● Description of the task
Copy out all of the material exactly.

===== Information shown

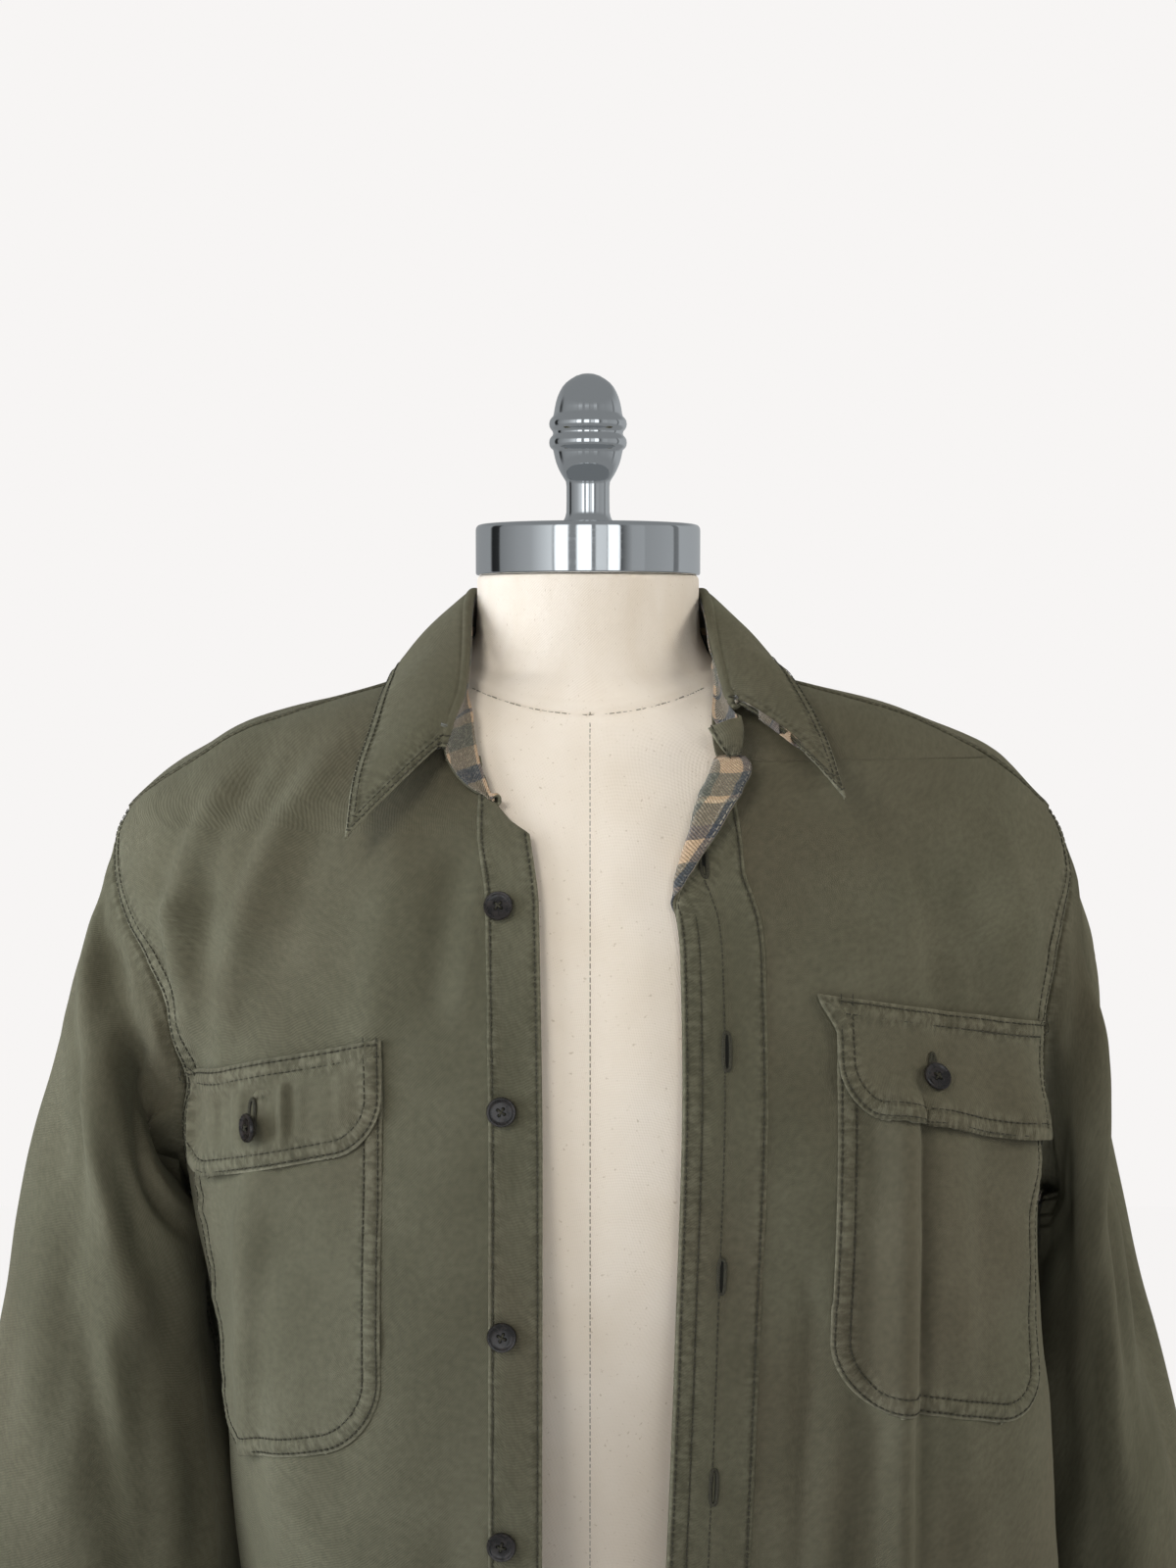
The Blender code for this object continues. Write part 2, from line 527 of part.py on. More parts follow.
def front_grid(side):
    """(runs, rings) of a front's grid, rows by columns, and the number of its pocket's middle column.

    On the shoulder the columns share out the width; from the flap down they keep to the pocket.
    """
    rings, lines = front_rings(side), front_columns(side)
    flap, top = FLAP_TOP - lift_of(side), FRONT_EDGE[side_name(side)]["ring"][0]
    band = 2
    rows = []
    for ring in rings:
        start, end = front_range(side, ring)
        fixed = np.append(start + lines, [(start + lines[-1] + end) / 2, end])
        spread = np.append(lines, lines[-1] + OUTER_COLUMNS) / (lines[-1] + OUTER_COLUMNS[-1])
        even = start + (end - start) * spread
        if ring >= top - EPS:
            from_band = (spread[band:] - spread[band]) / (1 - spread[band])
            even = np.append(fixed[:band], fixed[band] + (end - fixed[band]) * from_band)
        share = float(ease(ring, flap - COLUMNS_SETTLE, flap))
        rows.append(side * (even * (1 - share) + fixed * share))
    middle = int(np.argmin(np.abs(lines - POCKET_IN[side_name(side)] - POCKET_WIDTH / 2)))
    return np.array(rows), rings, middle


def hem_shaped(points, rings, side_share):
    """Lifts the hem's curve: the lowest rings rise towards the side seams."""
    low = ease(np.asarray(rings), HEM_CURVE_STARTS, HEM_DROP)[:, None]
    points = points.copy()
    points[..., 2] += HEM_SIDE_RISE * low * side_share ** 3
    return points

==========

● Expected answer
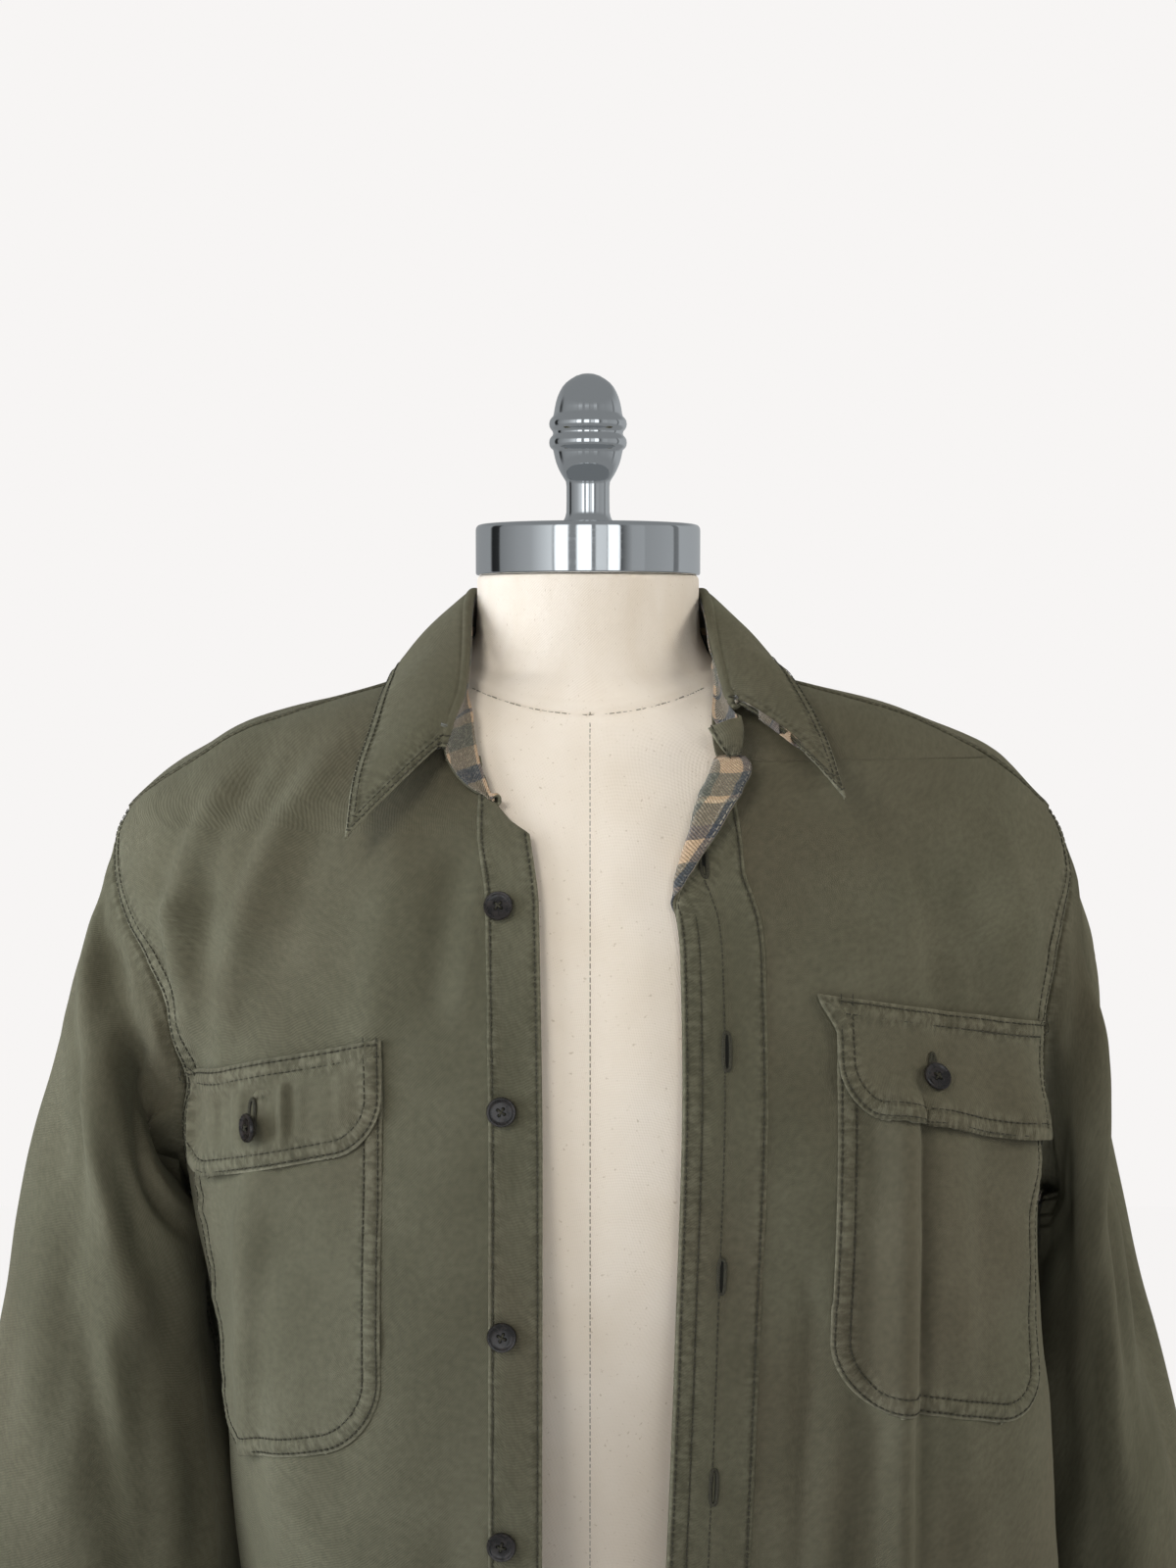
The Blender code for this object continues. Write part 2, from line 527 of part.py on. More parts follow.
def front_grid(side):
    """(runs, rings) of a front's grid, rows by columns, and the number of its pocket's middle column.

    On the shoulder the columns share out the width; from the flap down they keep to the pocket.
    """
    rings, lines = front_rings(side), front_columns(side)
    flap, top = FLAP_TOP - lift_of(side), FRONT_EDGE[side_name(side)]["ring"][0]
    band = 2
    rows = []
    for ring in rings:
        start, end = front_range(side, ring)
        fixed = np.append(start + lines, [(start + lines[-1] + end) / 2, end])
        spread = np.append(lines, lines[-1] + OUTER_COLUMNS) / (lines[-1] + OUTER_COLUMNS[-1])
        even = start + (end - start) * spread
        if ring >= top - EPS:
            from_band = (spread[band:] - spread[band]) / (1 - spread[band])
            even = np.append(fixed[:band], fixed[band] + (end - fixed[band]) * from_band)
        share = float(ease(ring, flap - COLUMNS_SETTLE, flap))
        rows.append(side * (even * (1 - share) + fixed * share))
    middle = int(np.argmin(np.abs(lines - POCKET_IN[side_name(side)] - POCKET_WIDTH / 2)))
    return np.array(rows), rings, middle


def hem_shaped(points, rings, side_share):
    """Lifts the hem's curve: the lowest rings rise towards the side seams."""
    low = ease(np.asarray(rings), HEM_CURVE_STARTS, HEM_DROP)[:, None]
    points = points.copy()
    points[..., 2] += HEM_SIDE_RISE * low * side_share ** 3
    return points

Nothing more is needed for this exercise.